[Written problem]
For the records below, say how many lines contain the string "scene". Give the number only.

[Data shown]
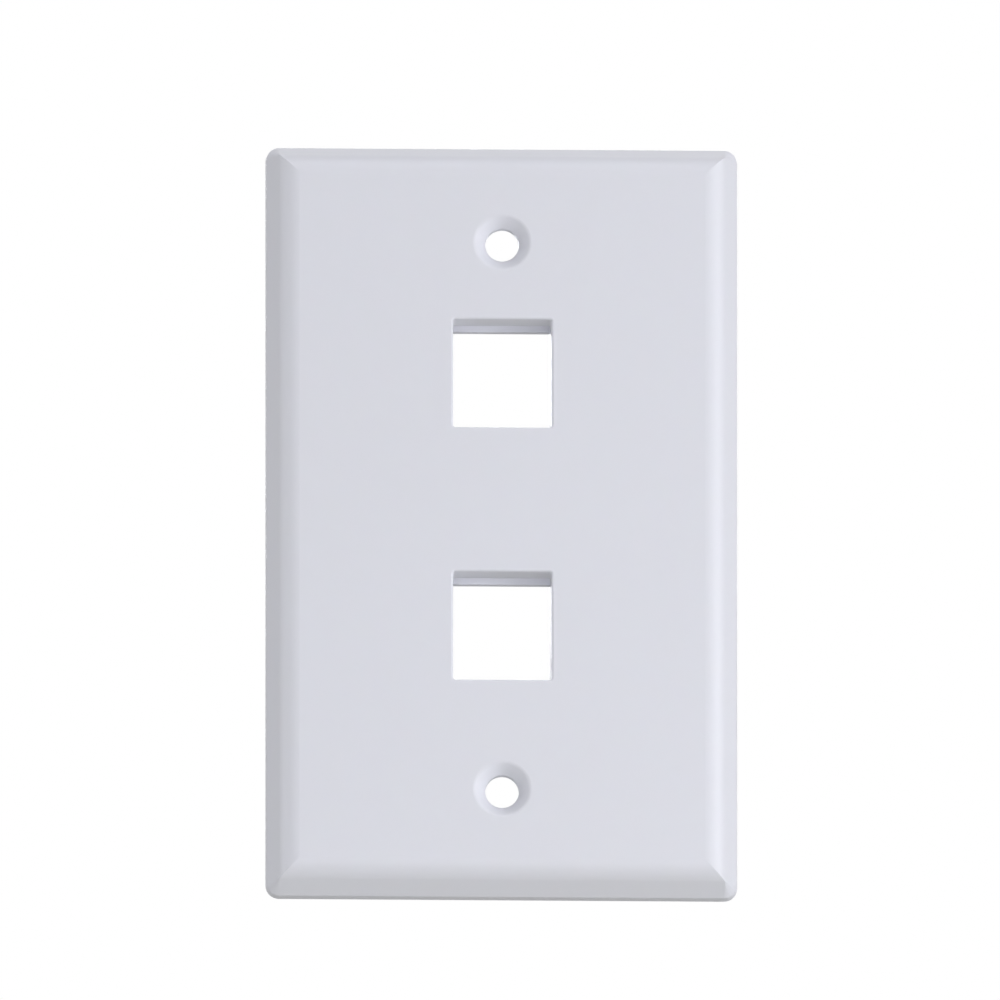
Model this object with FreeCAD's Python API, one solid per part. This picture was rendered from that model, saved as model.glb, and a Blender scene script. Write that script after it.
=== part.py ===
"""Two-port keystone faceplate for a single-gang wall box.

The plate is one injection moulding, so the whole model is one solid in one node: a thin
crowned shell, two countersunk screw holes, and behind each opening the collar whose catch
bars hold a keystone jack.

Units are millimetres. X runs across the plate and Z is up. The wall plane is y = 0: the
rear rim lies on it, the face looks along -Y into the room, and the collars reach along +Y
into the wall box. The origin is on the wall plane, midway between the screw holes.
"""

import FreeCAD, Part
import math
import os
from FreeCAD import Vector

# --- Plate shell -------------------------------------------------------------------------
plate_width = 69.85            # X, the standard 2 3/4 in
plate_height = 114.30          # Z, the standard 4 1/2 in
plate_depth = 6.30             # wall plane to front face
corner_radius = 2.0            # outline corners, seen from the front
rim_height = 1.5               # upright edge that meets the wall
rim_draft = 5.0                # degrees that the upright edge leans in
rim_round = 0.5                # between the upright edge and the bevel
bevel_width = 4.9              # outline to flat face, seen from the front
crown_radius = 3.5             # round that joins the bevel to the flat face
face_wall = 2.5                # thickness behind the face and the bevel
side_wall = 2.4                # width of the rim where it meets the wall
inner_corner_radius = 0.8      # corners of the hollow at the wall plane

# --- Screw holes -------------------------------------------------------------------------
screw_spacing = 83.34          # the standard 3 9/32 in, centre to centre
screw_hole_diameter = 5.0
countersink_diameter = 8.2     # where the cone would meet the face, before rounding
countersink_angle = 82.0       # degrees, the full angle of the screw head's cone
countersink_round = 0.6        # radius between the cone and the face
screw_land = 1.2               # straight hole behind the cone
boss_diameter = 10.6           # ring around each hole on the back
boss_wall = 1.5
boss_setback = 0.6             # the ring stops short of the wall, so that the rim seats first

# --- Keystone ports ----------------------------------------------------------------------
port_count = 2
port_pitch = 38.5              # centre to centre
port_rise = 2.5                # middle of the group of ports above the middle of the plate
port_width = 14.6              # X, at the front face
port_height = 16.5             # Z
port_side_draft = 0.4          # degrees that each side wall closes in towards the back
port_corner_radius = 0.4       # corners of the opening, seen from the front
port_mouth_radius = 0.35       # round on the front edge of the opening
lip_depth = 4.4                # front face to the shoulder that stops the jack
catch_front = 8.3              # front face to the near side of the catch bars
collar_depth = 9.9             # front face to the back of the collar
collar_side_wall = 1.8
collar_draft = 0.8             # degrees that the outside of the collar leans in
catch_bar_height = 3.8         # Z, each bar from its tip to the outside of the collar
latch_relief = 2.0             # the lower bar's tip below the opening, for the sprung latch
latch_land = 0.4               # flat on the lower bar's tip, ahead of its lead-in ramp
fixed_catch_chamfer = 0.4      # rear edge of the upper bar, where the fixed lug goes in
collar_edge_radius = 0.8       # upright outside edges of the collar

# --- Ribs on the back --------------------------------------------------------------------
rib_thickness = 1.2            # at the root
rib_tip_thickness = 0.9
rib_height = 2.2               # behind the wall of the face

# Room that a cutting tool runs past the material it cuts.
overcut = 1.0

half_width = plate_width / 2
half_height = plate_height / 2
screw_centres = (-screw_spacing / 2, screw_spacing / 2)
port_centres = [port_rise + (i - (port_count - 1) / 2) * port_pitch for i in range(port_count)]
countersink_depth = (
    (countersink_diameter - screw_hole_diameter) / 2 / math.tan(math.radians(countersink_angle / 2)))


def depth_to_y(depth):
    """Y of a point that lies this far behind the front face."""
    return depth - plate_depth


def tangent_bevel(width, rise, radius):
    """Foot-to-crown bevel that is tangent to a round of this radius.

    The bevel starts at (0, 0). The round's centre is at (width, rise - radius), so it is
    level where it reaches (width, rise). Returns the bevel's slope and its length.
    """
    distance = math.hypot(width, rise - radius)
    slope = math.atan2(rise - radius, width) + math.asin(radius / distance)
    length = math.sqrt(distance ** 2 - radius ** 2)
    return slope, length


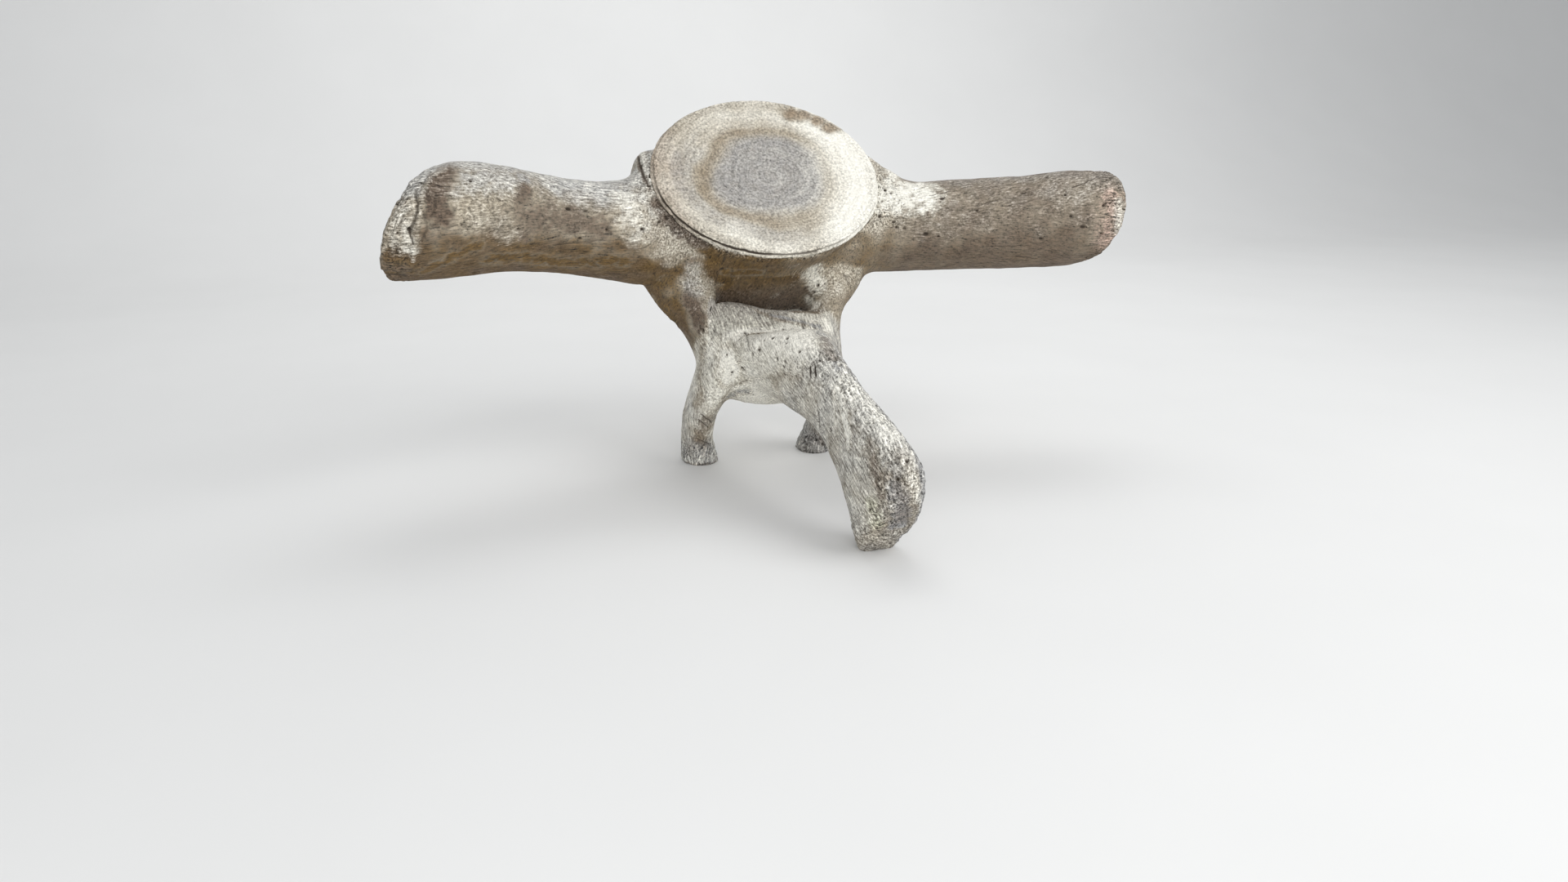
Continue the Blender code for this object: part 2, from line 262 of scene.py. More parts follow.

[Expected output]
2